Twitter is where you ask an actual question for help & get nothing but stars yet you tell a joke with a question mark & everybody answers.
God I hate condescending assholes!
(Condescending is like when smart people talk down to you to try and make you feel stupid)
I wish all tests were things you peed on
Me- Can I borrow a screwdriver? Neighbor- Phillips or regular? Me- Grey Goose and Tropicana
Roses are red, I have a phone. No one texts me, forever alone.
Remember that time when you didn’t call, & a giraffe round house kicked your neck, & you fell off a merry-go-round & died?
So sad. Really.
Got super excited about a 200 meter butterfly till someone explained it to me.

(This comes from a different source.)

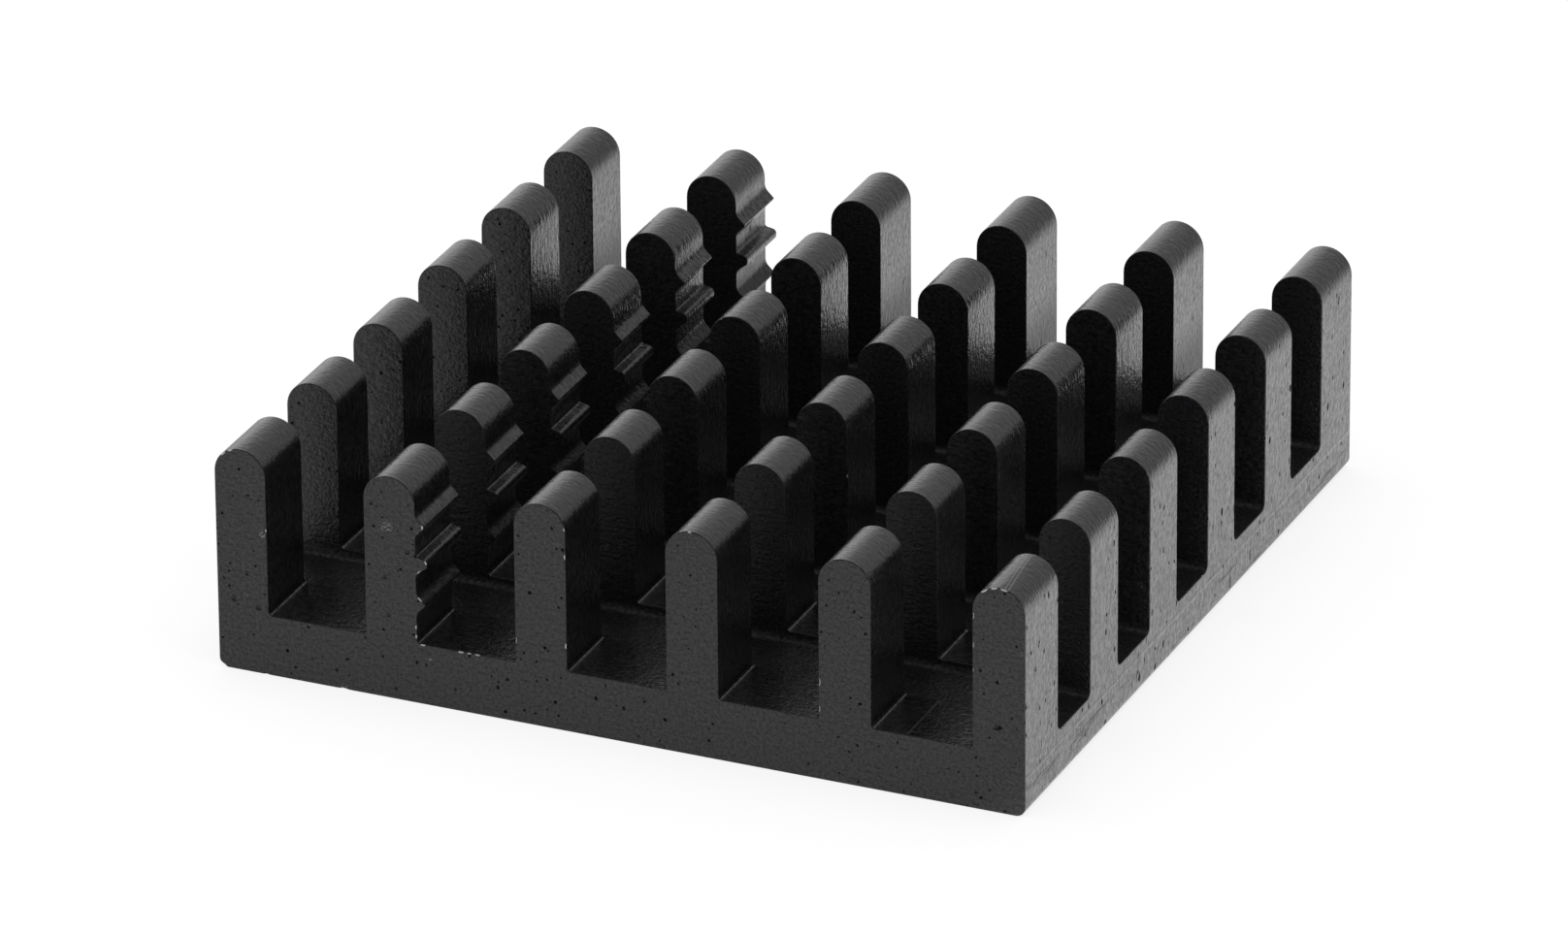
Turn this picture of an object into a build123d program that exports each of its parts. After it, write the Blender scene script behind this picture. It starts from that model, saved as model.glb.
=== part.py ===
"""Pin-fin heat sink: one piece of black anodised aluminium.

A profile with a flat base and six upright fins is extruded front to back, and five saw cuts across
it turn each fin into a row of six pins. The frame's origin is the centre of the underside: X runs
across the fins, Y along the extrusion, and Z up to the rounded pin tops.
"""
from build123d import *
import os

# Driving dimensions of the extruded profile, in millimetres
fin_count = 6
fin_thickness = 1.6
channel_width = 3.08
height = 7.0
base_thickness = 1.9
channel_root_radius = 0.2
base_corner_radius = 0.3

# Ridges along the right wall of one fin: pointed ones, with a taller blunt one between them
ridged_fin = 2
ridge_pitch = 1.22
ridge_below_shoulder = 0.63
ridge_flank = 0.28
ridge_root_radius = 0.45
pointed_ridge_height = 0.28
pointed_ridge_tip = 0.05
blunt_ridge_height = 0.36
blunt_ridge_tip = 0.16

# Pins left by the saw cuts, front to back: the two end rows are longer than those between them
pin_rows = 6
pin_length = 2.05
end_pin_length = 2.4
cut_width = 2.4
cut_below_channels = 0.3
cut_root_radius = 0.25

# Sizes that follow from them
fin_pitch = fin_thickness + channel_width
width = fin_count * fin_thickness + (fin_count - 1) * channel_width
shoulder_height = height - fin_thickness / 2
cut_count = pin_rows - 1
cut_pitch = pin_length + cut_width
length = 2 * end_pin_length + (cut_count - 1) * pin_length + cut_count * cut_width
cut_floor_height = base_thickness - cut_below_channels
ridge_wall_x = -width / 2 + (ridged_fin - 1) * fin_pitch + fin_thickness
top_ridge_height = shoulder_height - ridge_below_shoulder
ridge_run = top_ridge_height - base_thickness - channel_root_radius - 2 * ridge_flank
ridge_count = int(ridge_run / ridge_pitch) + 1


def ridge_section(tip_height, tip_width):
    """One ridge standing out of the wall by tip_height, its root reaching back into the fin."""
    foot = ridge_flank + tip_width / 2
    Polygon(
        (-fin_thickness / 2, -foot),
        (0, -foot),
        (tip_height, -tip_width / 2),
        (tip_height, tip_width / 2),
        (0, foot),
        (-fin_thickness / 2, foot),
        align=None,
    )


with BuildPart() as heat_sink:
    # The extruded profile, seen from the front
    with BuildSketch(Plane.XZ) as profile:
        Rectangle(width, base_thickness, align=(Align.CENTER, Align.MIN))
        with GridLocations(fin_pitch, 0, fin_count, 1):
            Rectangle(fin_thickness, shoulder_height, align=(Align.CENTER, Align.MIN))
            with Locations((0, shoulder_height)):
                Circle(fin_thickness / 2)
        # Bottom corners of the base, and the inner corners where the fins leave it
        fillet(profile.vertices().group_by(Axis.Y)[1], radius=channel_root_radius)
        fillet(profile.vertices().group_by(Axis.Y)[0], radius=base_corner_radius)
        # Ridges, with wide hollow roots that run into the wall
        for index in range(ridge_count):
            with Locations((ridge_wall_x, top_ridge_height - index * ridge_pitch)):
                if index % 2:
                    ridge_section(blunt_ridge_height, blunt_ridge_tip)
                else:
                    ridge_section(pointed_ridge_height, pointed_ridge_tip)
        wall_corners = profile.vertices().filter_by_position(Axis.X, ridge_wall_x, ridge_wall_x)
        ridge_roots = wall_corners.filter_by_position(
            Axis.Y, base_thickness + channel_root_radius, shoulder_height, inclusive=(False, False)
        )
        fillet(ridge_roots, radius=ridge_root_radius)
    extrude(amount=length / 2, both=True)

    # Saw cuts across all the fins, a little deeper than the channels between them
    with BuildSketch(Plane.YZ) as cuts:
        with Locations((0, cut_floor_height)):
            with GridLocations(cut_pitch, 0, cut_count, 1):
                Rectangle(cut_width, height, align=(Align.CENTER, Align.MIN))
        fillet(cuts.vertices().group_by(Axis.Y)[0], radius=cut_root_radius)
    extrude(amount=width, both=True, mode=Mode.SUBTRACT)

heat_sink.part.label = "heat_sink"

os.makedirs("parts", exist_ok=True)
export_step(heat_sink.part, "parts/heat_sink.step")
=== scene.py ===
"""Pin-fin heat sink in black anodised aluminium: its surface, its finishes and the studio round it.

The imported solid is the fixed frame. One closed surface with the same sizes takes its place: the
extruded profile carried along Y, the troughs of the saw cuts carried along X, and the flat sawn
faces between them, all with finely broken edges. Sizes in the code are millimetres, in the frame of
the part: origin at the centre of the underside, X across the fins, Y to the back, Z up.
"""
import math
from typing import NamedTuple

import bmesh
import bpy
import numpy as np
from bpy.props import FloatProperty, IntProperty, PointerProperty, StringProperty
from mathutils import Matrix, Vector


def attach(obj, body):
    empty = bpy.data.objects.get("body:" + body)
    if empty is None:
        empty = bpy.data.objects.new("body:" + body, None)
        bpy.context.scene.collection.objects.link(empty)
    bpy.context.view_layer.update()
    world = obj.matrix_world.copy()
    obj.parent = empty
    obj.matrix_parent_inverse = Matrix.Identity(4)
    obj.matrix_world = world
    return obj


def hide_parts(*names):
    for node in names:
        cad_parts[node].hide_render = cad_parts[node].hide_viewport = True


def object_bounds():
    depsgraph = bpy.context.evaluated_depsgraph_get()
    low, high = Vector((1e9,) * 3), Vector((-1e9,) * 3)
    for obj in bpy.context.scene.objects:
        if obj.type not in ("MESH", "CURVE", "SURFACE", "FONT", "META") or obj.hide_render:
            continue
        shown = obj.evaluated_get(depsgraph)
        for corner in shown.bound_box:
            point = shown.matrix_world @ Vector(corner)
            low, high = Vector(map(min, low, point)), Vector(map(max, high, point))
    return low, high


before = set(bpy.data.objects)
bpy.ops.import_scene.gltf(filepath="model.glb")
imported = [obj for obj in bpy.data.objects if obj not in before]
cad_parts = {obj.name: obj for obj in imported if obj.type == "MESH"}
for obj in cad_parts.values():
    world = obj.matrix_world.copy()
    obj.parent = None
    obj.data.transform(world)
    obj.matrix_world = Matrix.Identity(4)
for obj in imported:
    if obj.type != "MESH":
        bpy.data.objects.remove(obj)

bl_info = {
    "name": "Pin-fin heat sink",
    "version": (1, 0, 0),
    "blender": (4, 5, 0),
    "location": "View3D > Sidebar > Heat sink",
    "description": "Builds a pin-fin heat sink in black anodised aluminium on a white stage",
    "category": "Add Mesh",
}

CAD_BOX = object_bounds()
MM = 0.001
PHOTO_WIDTH, PHOTO_HEIGHT = 1616, 964
SENSOR = 36.0

# Outer sizes of the solid, in millimetres
WIDTH, LENGTH, HEIGHT = ((CAD_BOX[1] - CAD_BOX[0]) / MM)[:]

# Nicks in the sawn edges of the front face that show bare metal, by their place in the photograph
FRONT_NICKS = {
    "first ridge tip": (438, 545, 0.14),
    "second ridge tip": (442, 580, 0.14),
    "fin 1 top left": (229, 467, 0.10),
    "fin 1 top": (236, 463, 0.08),
    "fin 1 right edge": (273, 547, 0.07),
    "fin 3 right edge, upper": (580, 547, 0.08),
    "fin 3 right edge": (583, 575, 0.07),
    "fin 3 right edge, low": (584, 667, 0.08),
    "fin 3 left edge, low": (533, 660, 0.12),
    "fin 5 top": (890, 581, 0.10),
    "fin 4 top": (710, 549, 0.06),
    "fin 5 top left": (865, 579, 0.07),
    "fin 5 left edge, upper": (843, 703, 0.12),
    "fin 5 left edge, low": (843, 731, 0.09),
    "fin 6 top left": (1014, 609, 0.12),
    "fin 6 top": (1024, 606, 0.10),
    "fin 6 top right": (1035, 608, 0.10),
    "fin 6 left edge, upper": (1003, 635, 0.10),
    "fin 6 left edge": (1003, 665, 0.08),
    "fin 6 left edge, low": (1005, 691, 0.12),
    "ridge 1, below": (432, 552, 0.06),
    "ridge 2, below": (432, 591, 0.06),
    "ridge 3, above": (433, 618, 0.06),
    "below the ridges": (429, 647, 0.07),
    "foot of the ridged wall": (429, 656, 0.06),
    "second channel root": (436, 664, 0.08),
    "second channel floor, left": (475, 672, 0.07),
    "second channel floor": (483, 674, 0.06),
    "second channel floor, right": (492, 675, 0.05),
    "bottom left corner": (229, 687, 0.16),
    "bottom edge, left": (275, 697, 0.10),
    "bottom edge": (354, 709, 0.14),
    "bottom edge, right": (381, 711, 0.07),
}

# Scuffs on the front face that show metal, and its larger pits, by place in the photograph and mm across
FRONT_SCUFFS = {
    "fin 1, upper": (271, 551, 0.30),
    "fin 1, low": (253, 613, 0.14),
    "fin 2": (398, 543, 0.40),
    "fin 5": (984, 767, 0.16),
    "fin 6": (1052, 675, 0.16),
    "base": (444, 681, 0.14),
    "bottom left corner": (231, 685, 0.24),
    "bottom edge": (355, 708, 0.22),
}
FRONT_PITS = {
    "fin 1, right": (255, 591, 0.15),
    "fin 1, left": (242, 616, 0.24),
    "fin 1, low": (267, 626, 0.22),
    "fin 2": (397, 594, 0.16),
    "fin 2, right": (420, 569, 0.18),
    "fin 2, low": (401, 634, 0.14),
    "base, first": (322, 679, 0.11),
    "base, second": (347, 690, 0.13),
    "base, third": (409, 709, 0.13),
    "fin 6": (1028, 749, 0.24),
    "base, last but one": (1006, 816, 0.14),
    "base, last": (1020, 814, 0.12),
}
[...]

If sex with 3 people is a threesome and sex with 2 people is a twosome, now I understand why they call you handsome.
Just accidentally deleted all my contacts. Best day ever.
I just typed “relationship” and it came up “delusional” on my phone. First time I realized my phone really is smart.
“I was bored” -Me explaining most of the things I do.
One of life’s great pleasures is to watch two idiots agree on something and then hear one of them say “Great minds think alike”.
Look forward to Chick-fil-A introducing their Only Some People Are Allowed to Be Happy Meal.
I’m like a fuckin’ origami expert when I’m down to the last sheet of toilet paper.
Just posted missing flyers of my cheeseburger all around the neighborhood. So far, no cheeseburger. It’s as if people don’t even care.